WHAT TO WORK ON
Filter the records below down to lines containing "pose".

Data entries
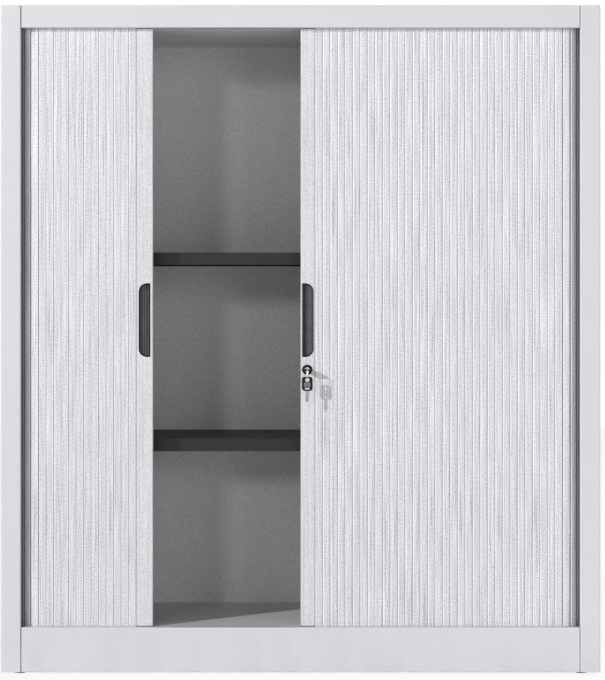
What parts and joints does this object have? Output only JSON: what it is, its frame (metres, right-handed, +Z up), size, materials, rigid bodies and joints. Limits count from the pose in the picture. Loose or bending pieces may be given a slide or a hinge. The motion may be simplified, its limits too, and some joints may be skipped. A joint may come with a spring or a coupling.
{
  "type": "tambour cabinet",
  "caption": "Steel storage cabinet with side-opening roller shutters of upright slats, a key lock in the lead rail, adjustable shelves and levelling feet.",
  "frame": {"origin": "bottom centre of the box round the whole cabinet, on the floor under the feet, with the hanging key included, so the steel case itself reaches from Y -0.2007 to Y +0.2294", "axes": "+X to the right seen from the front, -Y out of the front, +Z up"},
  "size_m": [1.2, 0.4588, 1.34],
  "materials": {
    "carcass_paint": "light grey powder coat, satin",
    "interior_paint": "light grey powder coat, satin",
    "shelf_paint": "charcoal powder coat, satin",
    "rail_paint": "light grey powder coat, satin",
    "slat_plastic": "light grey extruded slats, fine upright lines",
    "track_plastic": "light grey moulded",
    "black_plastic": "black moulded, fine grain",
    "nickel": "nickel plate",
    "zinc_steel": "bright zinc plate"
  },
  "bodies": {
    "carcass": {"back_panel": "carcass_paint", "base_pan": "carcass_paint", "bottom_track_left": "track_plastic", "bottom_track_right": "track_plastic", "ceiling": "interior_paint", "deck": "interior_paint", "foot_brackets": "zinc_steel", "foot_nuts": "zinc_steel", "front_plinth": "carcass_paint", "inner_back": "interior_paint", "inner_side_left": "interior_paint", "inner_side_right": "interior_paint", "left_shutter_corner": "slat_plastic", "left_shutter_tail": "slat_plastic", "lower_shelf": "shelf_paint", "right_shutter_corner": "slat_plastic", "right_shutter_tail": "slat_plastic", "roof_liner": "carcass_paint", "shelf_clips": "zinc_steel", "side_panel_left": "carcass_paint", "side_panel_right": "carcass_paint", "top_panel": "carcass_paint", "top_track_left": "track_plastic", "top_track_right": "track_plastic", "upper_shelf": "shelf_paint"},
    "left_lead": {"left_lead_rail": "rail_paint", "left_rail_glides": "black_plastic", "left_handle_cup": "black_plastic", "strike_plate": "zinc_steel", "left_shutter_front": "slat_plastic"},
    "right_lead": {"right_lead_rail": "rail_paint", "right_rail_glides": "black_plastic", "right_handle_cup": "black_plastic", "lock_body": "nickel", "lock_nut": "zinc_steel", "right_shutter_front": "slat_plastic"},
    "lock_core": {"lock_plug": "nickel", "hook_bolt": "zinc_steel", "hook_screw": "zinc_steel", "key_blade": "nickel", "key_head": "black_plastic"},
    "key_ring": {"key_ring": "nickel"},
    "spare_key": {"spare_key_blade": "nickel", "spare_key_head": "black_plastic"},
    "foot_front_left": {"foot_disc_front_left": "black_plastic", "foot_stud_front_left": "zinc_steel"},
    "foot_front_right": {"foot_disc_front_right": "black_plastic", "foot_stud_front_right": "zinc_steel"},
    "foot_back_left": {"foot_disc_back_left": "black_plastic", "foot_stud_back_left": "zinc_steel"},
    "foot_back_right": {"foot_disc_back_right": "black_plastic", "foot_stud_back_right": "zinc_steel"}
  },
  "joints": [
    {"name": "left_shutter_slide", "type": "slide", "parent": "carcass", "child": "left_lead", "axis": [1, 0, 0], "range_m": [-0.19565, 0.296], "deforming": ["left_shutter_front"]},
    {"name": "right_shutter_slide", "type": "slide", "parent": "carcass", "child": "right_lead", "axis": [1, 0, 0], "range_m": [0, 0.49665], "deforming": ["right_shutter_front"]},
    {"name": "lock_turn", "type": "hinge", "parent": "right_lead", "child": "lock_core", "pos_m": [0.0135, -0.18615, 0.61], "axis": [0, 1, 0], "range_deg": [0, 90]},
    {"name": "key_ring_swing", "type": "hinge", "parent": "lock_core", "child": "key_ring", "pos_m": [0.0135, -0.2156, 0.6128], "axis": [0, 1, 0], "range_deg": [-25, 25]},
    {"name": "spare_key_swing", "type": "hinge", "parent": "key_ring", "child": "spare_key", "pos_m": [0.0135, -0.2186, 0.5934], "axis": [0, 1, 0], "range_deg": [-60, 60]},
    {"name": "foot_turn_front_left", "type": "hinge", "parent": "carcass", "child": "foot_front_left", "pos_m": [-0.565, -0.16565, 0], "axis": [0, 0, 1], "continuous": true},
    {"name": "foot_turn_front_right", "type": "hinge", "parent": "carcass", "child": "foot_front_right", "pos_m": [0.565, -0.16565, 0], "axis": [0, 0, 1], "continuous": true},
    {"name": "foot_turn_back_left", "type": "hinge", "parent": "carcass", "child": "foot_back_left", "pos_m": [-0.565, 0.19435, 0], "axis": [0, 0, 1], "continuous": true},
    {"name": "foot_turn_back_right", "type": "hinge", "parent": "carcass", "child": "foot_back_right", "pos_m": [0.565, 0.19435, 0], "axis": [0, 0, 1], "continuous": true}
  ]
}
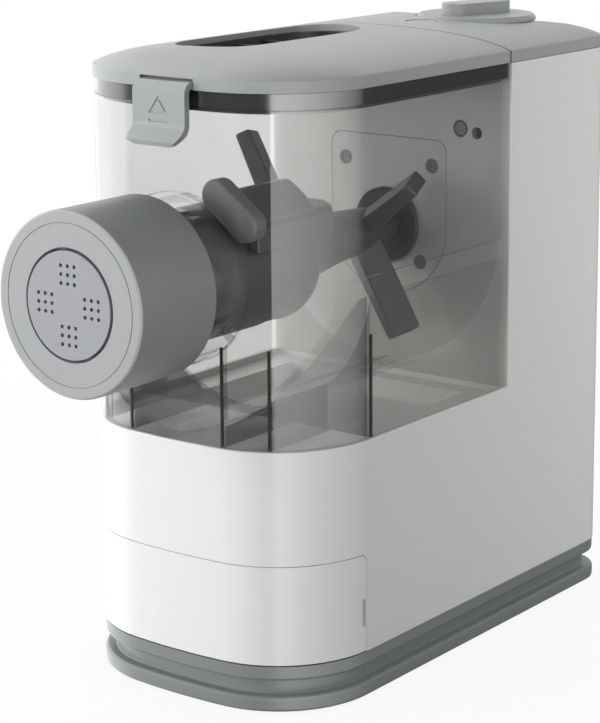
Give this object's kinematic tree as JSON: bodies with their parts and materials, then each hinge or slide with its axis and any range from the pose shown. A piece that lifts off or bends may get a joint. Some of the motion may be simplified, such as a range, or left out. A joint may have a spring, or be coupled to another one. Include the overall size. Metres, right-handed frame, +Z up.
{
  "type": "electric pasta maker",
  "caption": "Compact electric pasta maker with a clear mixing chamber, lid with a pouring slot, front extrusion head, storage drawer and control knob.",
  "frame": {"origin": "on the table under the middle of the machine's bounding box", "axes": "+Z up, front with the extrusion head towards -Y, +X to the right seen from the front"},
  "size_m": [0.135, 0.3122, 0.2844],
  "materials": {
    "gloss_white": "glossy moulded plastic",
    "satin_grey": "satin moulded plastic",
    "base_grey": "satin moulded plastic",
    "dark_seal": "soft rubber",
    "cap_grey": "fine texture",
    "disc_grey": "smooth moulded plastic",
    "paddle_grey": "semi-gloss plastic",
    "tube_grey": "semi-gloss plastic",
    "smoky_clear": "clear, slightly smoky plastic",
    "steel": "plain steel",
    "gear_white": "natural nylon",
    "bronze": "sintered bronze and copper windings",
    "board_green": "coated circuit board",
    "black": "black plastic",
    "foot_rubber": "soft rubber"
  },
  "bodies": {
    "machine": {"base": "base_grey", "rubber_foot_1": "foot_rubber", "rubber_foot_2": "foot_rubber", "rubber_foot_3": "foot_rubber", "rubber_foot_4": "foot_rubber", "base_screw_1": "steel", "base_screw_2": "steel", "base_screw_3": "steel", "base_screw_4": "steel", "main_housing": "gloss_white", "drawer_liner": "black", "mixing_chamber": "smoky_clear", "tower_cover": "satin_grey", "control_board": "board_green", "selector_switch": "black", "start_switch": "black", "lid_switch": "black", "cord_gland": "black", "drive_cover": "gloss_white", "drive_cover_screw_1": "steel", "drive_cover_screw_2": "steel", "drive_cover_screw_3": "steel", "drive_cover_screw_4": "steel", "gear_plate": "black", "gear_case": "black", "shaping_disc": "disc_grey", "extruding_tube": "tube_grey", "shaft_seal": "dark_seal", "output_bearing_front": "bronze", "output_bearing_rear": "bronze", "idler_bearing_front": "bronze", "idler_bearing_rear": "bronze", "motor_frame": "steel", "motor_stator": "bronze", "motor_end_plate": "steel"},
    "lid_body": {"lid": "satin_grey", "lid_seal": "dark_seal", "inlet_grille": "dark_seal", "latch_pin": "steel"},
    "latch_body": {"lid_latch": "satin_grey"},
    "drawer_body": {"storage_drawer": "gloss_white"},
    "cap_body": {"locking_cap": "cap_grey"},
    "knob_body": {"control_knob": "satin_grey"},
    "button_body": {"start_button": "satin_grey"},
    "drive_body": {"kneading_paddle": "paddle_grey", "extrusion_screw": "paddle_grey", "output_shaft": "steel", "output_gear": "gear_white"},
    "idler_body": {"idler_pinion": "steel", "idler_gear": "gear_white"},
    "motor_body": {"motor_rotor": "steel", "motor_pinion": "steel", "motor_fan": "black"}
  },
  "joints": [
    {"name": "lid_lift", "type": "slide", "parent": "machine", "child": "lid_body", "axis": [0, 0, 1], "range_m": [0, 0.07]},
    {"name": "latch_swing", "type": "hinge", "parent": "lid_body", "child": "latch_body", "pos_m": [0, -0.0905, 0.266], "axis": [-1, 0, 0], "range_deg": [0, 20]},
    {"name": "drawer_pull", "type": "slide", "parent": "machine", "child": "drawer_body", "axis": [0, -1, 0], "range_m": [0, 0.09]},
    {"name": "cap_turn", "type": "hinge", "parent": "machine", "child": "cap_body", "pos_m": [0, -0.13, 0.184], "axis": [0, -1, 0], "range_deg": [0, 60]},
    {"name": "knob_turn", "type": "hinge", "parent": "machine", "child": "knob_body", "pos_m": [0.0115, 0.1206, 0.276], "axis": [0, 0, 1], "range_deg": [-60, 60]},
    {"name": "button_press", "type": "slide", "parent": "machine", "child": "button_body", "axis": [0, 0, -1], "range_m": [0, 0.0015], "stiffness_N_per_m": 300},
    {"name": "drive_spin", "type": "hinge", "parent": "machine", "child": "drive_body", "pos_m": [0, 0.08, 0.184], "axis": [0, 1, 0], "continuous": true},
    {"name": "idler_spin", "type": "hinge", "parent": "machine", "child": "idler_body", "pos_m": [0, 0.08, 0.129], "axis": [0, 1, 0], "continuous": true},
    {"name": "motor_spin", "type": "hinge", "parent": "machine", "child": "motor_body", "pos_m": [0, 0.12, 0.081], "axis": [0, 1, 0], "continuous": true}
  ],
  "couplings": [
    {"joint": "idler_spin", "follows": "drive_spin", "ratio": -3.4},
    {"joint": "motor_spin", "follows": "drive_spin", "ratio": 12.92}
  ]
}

OUTPUT OF THE TASK
What parts and joints does this object have? Output only JSON: what it is, its frame (metres, right-handed, +Z up), size, materials, rigid bodies and joints. Limits count from the pose in the picture. Loose or bending pieces may be given a slide or a hinge. The motion may be simplified, its limits too, and some joints may be skipped. A joint may come with a spring or a coupling.
Give this object's kinematic tree as JSON: bodies with their parts and materials, then each hinge or slide with its axis and any range from the pose shown. A piece that lifts off or bends may get a joint. Some of the motion may be simplified, such as a range, or left out. A joint may have a spring, or be coupled to another one. Include the overall size. Metres, right-handed frame, +Z up.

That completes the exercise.